Power plant, Plant Riverside District
The smokestacks from the original power plant are still visible

“This project is a massive undertaking,” Sotille says. “It could have been done in a very timid way, but Kessler engaged with every possibility that was there.” It’s that sort of courage that sets Kessler apart.
In all, the project encompasses a JW Marriott hotel, three distinctly themed buildings, high-end shopping, rooftop bars, art galleries, parks and live music venues — all in the footprint of the city’s first power plant, built-in 1912. The Electric Moon rooftop bar borrows its name from an early form of street lamps — 60-foot-tall towers emitting halos of circular light. (Savannah was one of the few cities in the country that had them.) The porte-cochère window welcoming visitors to the Three Muses hotels is held in place with 400-year-old heart-pine pilings unearthed while digging the building’s foundation. Each structure in the complex is modeled after a different century, and the intended effect of the newly extended riverwalk is a travel through time.

Plant Riverside District
A rendering of Plant Riverside

Inspired by the structure’s cavernous appearance (reminiscent of a cathedral or museum, he thought) Kessler decided to make the space into an actual museum, one that tells the history of power, energy, and natural sciences. In true Kessler fashion, he pushed that idea further — all the way back to the Mesozoic era. After a museum in Montana turned down his offer to purchase their 137-foot long seismosaurus, they offered to build Kessler a dinosaur of his very own.

“I tried to convince them to build it just a little bit bigger so it would break their record, but they weren’t having it,” he says. The 135-foot-long replica of Amphicoelias fragillimus, complete with 240 chrome- dipped bones and a neck that moves 12 feet up and down, was installed in its new home this past January.
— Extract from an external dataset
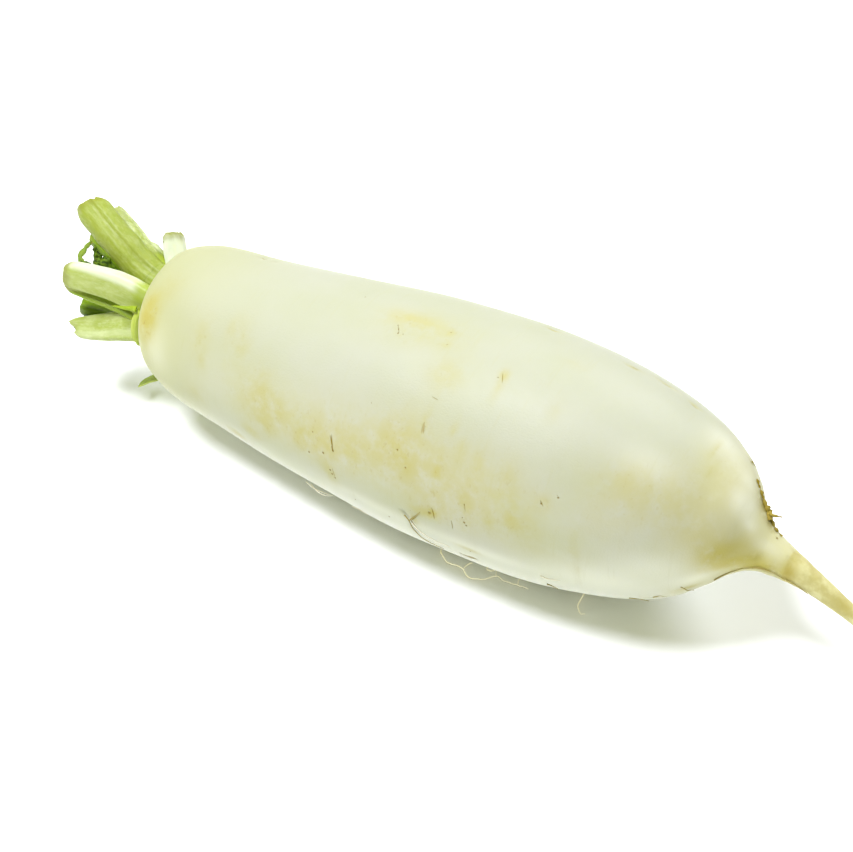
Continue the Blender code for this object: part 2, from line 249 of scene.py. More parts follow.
# Marks on the skin that the photograph shows, by its pixels
skinMarks = dict(
    # across, down, half length along the root and half width round it in mm, depth in mm: hollows
    hollows=[
        (265, 257, 1.6, 2.2, 0.5), (276, 261, 1.4, 2.0, 0.3), (363, 296, 1.6, 2.4, 0.3),
        (449, 294, 1.6, 2.6, 0.5), (555, 329, 2.6, 2.6, 0.6), (633, 366, 3.0, 1.6, 0.35),
        (667, 383, 3.6, 1.6, 0.35), (696, 405, 2.2, 1.6, 0.4), (741, 438, 2.0, 2.0, 0.4),
        (770, 506, 3.4, 4.2, 0.9), (236, 432, 2.6, 1.8, 0.3), (265, 452, 2.2, 1.6, 0.3),
        (355, 497, 1.8, 2.0, 0.4), (431, 514, 2.2, 2.2, 0.4), (451, 527, 2.2, 2.0, 0.3),
        (151, 320, 5.0, 8.0, 0.2), (147, 300, 6.0, 14.0, -0.8), (144, 332, 5.0, 10.0, -0.7),
        (545, 588, 2.4, 2.0, 0.4), (686, 590, 3.0, 2.0, 0.4),
        (620, 470, 16, 12, 0.35), (300, 350, 20, 12, 0.30), (440, 380, 14, 18, 0.25),
        (700, 500, 8, 14, 0.35), (520, 430, 12, 10, 0.25), (350, 440, 18, 8, 0.25)],
    # the pixels along each fold, half width in mm, depth in mm
    folds=[
        ([(402, 512), (409, 521), (415, 531), (424, 540), (440, 547), (458, 554), (476, 560)],
         0.9, 0.9),
        ([(783, 571), (791, 560), (799, 549)], 0.8, 0.35)],
    # the two ends of each thin brown line, half width in mm, strength; and how deep they all reach
    scratchDepth=6.0,
    scratches=[
        (420, 513, 410, 521, 0.40, 0.6), (409, 521, 416, 531, 0.42, 0.8),
        (415, 530, 424, 539, 0.42, 0.8), (423, 538, 443, 548, 0.30, 0.6),
        (442, 547, 462, 556, 0.34, 0.7), (462, 556, 477, 561, 0.30, 0.7),
        (330, 436, 332, 448, 0.30, 0.9), (331, 446, 333, 453, 0.26, 0.9),
        (398, 324, 399, 333, 0.12, 0.4), (424, 422, 421, 434, 0.40, 0.4),
        (431, 396, 438, 400, 0.14, 0.5), (424, 424, 423, 434, 0.16, 0.6),
        (431, 508, 434, 520, 0.26, 0.8), (464, 503, 465, 512, 0.16, 0.5),
        (451, 521, 452, 530, 0.18, 0.6), (553, 329, 559, 331, 0.34, 0.8),
        (642, 598, 664, 597, 0.30, 0.7), (752, 459, 755, 464, 0.50, 0.8),
        (681, 590, 694, 590, 0.50, 0.8), (761, 470, 764, 484, 0.24, 0.5),
        (446, 293, 452, 295, 0.30, 0.8), (262, 256, 268, 259, 0.32, 0.8),
        (631, 364, 640, 369, 0.22, 0.5), (663, 381, 673, 387, 0.22, 0.5),
        (692, 403, 699, 408, 0.24, 0.6), (765, 498, 771, 522, 0.30, 0.7),
        (331, 435, 333, 455, 0.18, 0.6), (332, 468, 336, 480, 0.18, 0.5),
        (503, 372, 502, 383, 0.14, 0.5), (540, 500, 543, 507, 0.16, 0.5)],
    # across, down, half length along the root and half width round it in mm, strength
    stains=[
        (149, 318, 4.0, 8.0, 0.85), (148, 316, 3.0, 6.0, 0.6), (171, 288, 5, 6, 0.22),
        (201, 337, 4, 7, 0.30),
        (201, 362, 2, 4, 0.25), (232, 328, 2.5, 4, 0.18), (242, 347, 3, 5, 0.22),
        (263, 404, 4, 5, 0.42), (263, 382, 3.5, 6, 0.20), (277, 411, 2.5, 4, 0.38),
        (195, 394, 4, 5, 0.22), (235, 433, 5, 2, 0.50), (251, 432, 4, 3, 0.42),
        (265, 427, 4, 4, 0.35), (407, 318, 8, 3.5, 0.34), (428, 325, 9, 5, 0.22),
        (451, 333, 1.6, 2, 0.42), (447, 344, 1.5, 1.5, 0.40), (443, 375, 5, 4, 0.22),
        (503, 376, 1.5, 2.5, 0.60), (498, 388, 1.5, 5, 0.24), (424, 425, 1.2, 4, 0.52),
        (454, 429, 1.2, 3.4, 0.30), (437, 469, 1.2, 5, 0.46), (393, 441, 6, 8, 0.36),
        (403, 453, 2.5, 4, 0.45), (406, 468, 1.4, 2, 0.42), (304, 441, 5, 5, 0.45),
        (324, 448, 5, 6, 0.34), (330, 472, 3, 5, 0.48), (351, 455, 5, 7, 0.26),
        (431, 514, 2.6, 2.2, 0.90), (420, 512, 4, 2.4, 0.50), (413, 520, 1.6, 2.2, 0.72),
        (464, 511, 2.4, 7, 0.42), (478, 463, 2.5, 6, 0.30), (461, 450, 2, 4, 0.28),
        (370, 450, 30, 12, 0.34), (440, 480, 26, 12, 0.34), (280, 418, 22, 9, 0.34),
        (252, 400, 8, 12, 0.24), (330, 445, 14, 8, 0.22), (410, 440, 10, 12, 0.20),
        (450, 512, 14, 6, 0.26), (500, 500, 14, 10, 0.16), (236, 340, 5, 12, 0.16),
        (420, 330, 16, 8, 0.20), (448, 375, 6, 7, 0.20),
        (488, 520, 1.6, 3, 0.36), (511, 515, 2, 6, 0.36), (522, 527, 6, 4, 0.28),
        (541, 503, 3, 3, 0.36), (468, 550, 4, 1.0, 0.55), (573, 548, 2, 7, 0.22),
        (640, 495, 15, 8, 0.34), (628, 478, 5, 4, 0.22), (690, 500, 12, 14, 0.28),
        (525, 546, 12, 5, 0.18), (600, 520, 10, 10, 0.16), (577, 572, 1.2, 7, 0.20),
        (686, 589, 4, 2.4, 0.60), (716, 448, 0.9, 5.0, 0.35), (712, 470, 1.0, 3.0, 0.25),
        (576, 364, 3.5, 2, 0.16), (555, 410, 2.5, 4, 0.16), (735, 470, 8, 8, 0.18),
        (505, 478, 4, 7, 0.26), (760, 470, 3, 4, 0.30), (634, 366, 3, 1.2, 0.40),
        (667, 383, 4, 1.4, 0.36), (555, 329, 2.2, 0.8, 0.75), (696, 405, 2, 1.2, 0.50)],
    # the same for the ochre patches, the brown at the neck above the tail, and the pale patches:
    # partly whitish skin at the tail's neck, partly painted highlight on the shoulder and along the
    # fold, and painted light on the flare's top and along the lower edge, where the floor throws
    # light up
    ochres=[
        (735, 548, 6.0, 3.4, 0.30), (718, 556, 5.0, 4.0, 0.65), (745, 560, 6.0, 2.4, 0.50),
        (712, 562, 4.0, 2.4, 0.50), (762, 567, 4.0, 1.6, 0.60), (700, 536, 8.0, 5.0, 0.22),
        (788, 574, 2.6, 4.0, 1.00), (846, 606, 3.0, 3.0, 0.60), (148, 318, 4.0, 7.0, 0.55),
        (706, 560, 5.0, 4.0, 0.50), (722, 566, 6.0, 2.4, 0.60), (745, 568, 6.0, 1.6, 0.60),
        (728, 551, 9.0, 4.0, 0.35), (752, 562, 6.0, 2.4, 0.45), (718, 566, 7.0, 2.6, 0.55)],
    browns=[
        (764, 502, 3.4, 3.4, 0.90), (769, 514, 2.8, 2.8, 0.95), (773, 527, 2.8, 1.8, 0.70),
        (752, 462, 1.4, 0.9, 0.70), (759, 478, 1.8, 1.8, 0.40), (757, 557, 2.2, 1.6, 0.35),
        (770, 567, 1.8, 1.4, 0.35), (797, 553, 1.3, 1.2, 0.50), (686, 589, 2.0, 1.0, 0.50),
        (722, 576, 3.0, 1.0, 0.50), (739, 571, 3.0, 1.0, 0.60), (756, 569, 3.0, 1.0, 0.60),
        (772, 573, 3.0, 1.0, 0.55), (786, 580, 2.6, 0.9, 0.55), (800, 588, 2.6, 0.8, 0.50)],
    palesAndHighlights=[
        (742, 500, 5.0, 5.0, 0.80), (750, 524, 3.5, 2.2, 0.60), (765, 545, 5.0, 2.2, 0.35),
        (777, 558, 4.0, 2.2, 0.10), (695, 578, 6.0, 3.0, 0.70), (600, 580, 26.0, 8.0, 0.75),
        (660, 570, 14.0, 6.0, 0.60), (728, 445, 7.0, 6.0, 0.50), (748, 478, 5.0, 4.0, 0.60),
        (480, 552, 22.0, 3.0, 0.50), (155, 352, 6.0, 9.0, 0.35), (372, 505, 16.0, 3.0, 0.40),
        (751, 508, 4.0, 4.0, 0.60), (650, 466, 10.0, 6.0, 0.30)],
    # across, down, radius in mm: small brown pits
    pits=[
        (365, 296, 0.42), (330, 437, 0.26), (330.5, 440, 0.30), (331, 444, 0.26),
        (331.5, 447, 0.30), (332.5, 451, 0.42), (312, 432, 0.36), (338, 445, 0.22),
        (323, 453, 0.34), (309, 452, 0.28), (397, 450, 0.34), (398, 325, 0.18),
        (398.5, 329, 0.20), (398, 333, 0.26), (403, 334, 0.16), (451, 332, 0.28),
        (431, 396, 0.30), (437, 399, 0.18), (371, 403, 0.30), (304, 354, 0.24),
        (249, 355, 0.22), (202, 376, 0.26), (305, 378, 0.20), (339, 416, 0.18),
        (331, 424, 0.20), (429, 514, 0.62), (432, 512, 0.40), (433, 517, 0.34),
        (451, 525, 0.34), (451.5, 528, 0.38), (464, 523, 0.34), (466, 526, 0.30),
        (462, 518, 0.22), (464, 505, 0.24), (409, 507, 0.22), (410, 511, 0.22),
        (389, 517, 0.34), (447, 344, 0.28), (330, 470, 0.30), (332, 474, 0.34),
        (335, 478, 0.26), (405, 468, 0.34), (353, 496, 0.40), (355, 500, 0.28),
        (558, 498, 0.34), (557, 496, 0.24), (541, 504, 0.30), (470, 552, 0.30),
        (778, 538, 0.36), (265, 258, 0.50), (277, 261, 0.34), (449, 294, 0.50),
        (553, 330, 0.42), (558, 331, 0.42), (425, 427, 0.26), (424, 431, 0.22),
        (498, 377, 0.24), (503, 379, 0.20), (240, 404, 0.18),
    ])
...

Chrome-dipped dinosaur, Plant Riverside District
A chrome-dipped dinosaur replica inside Plant Riverside District

That’s the kind of creator Kessler is, one who’s always looking for more. He doesn’t just want to build a dinosaur — he wants to build the world’s biggest dinosaur. He doesn’t just see a power plant, but the very origin of energy itself. When Kessler talks about his legacy, there is no hesitation. “Always leave things better than you found them,” he says. An old oak tree beautified by white quartz; a long-forgotten power plant made new. “Once you get into that mindset, it defines your actions.”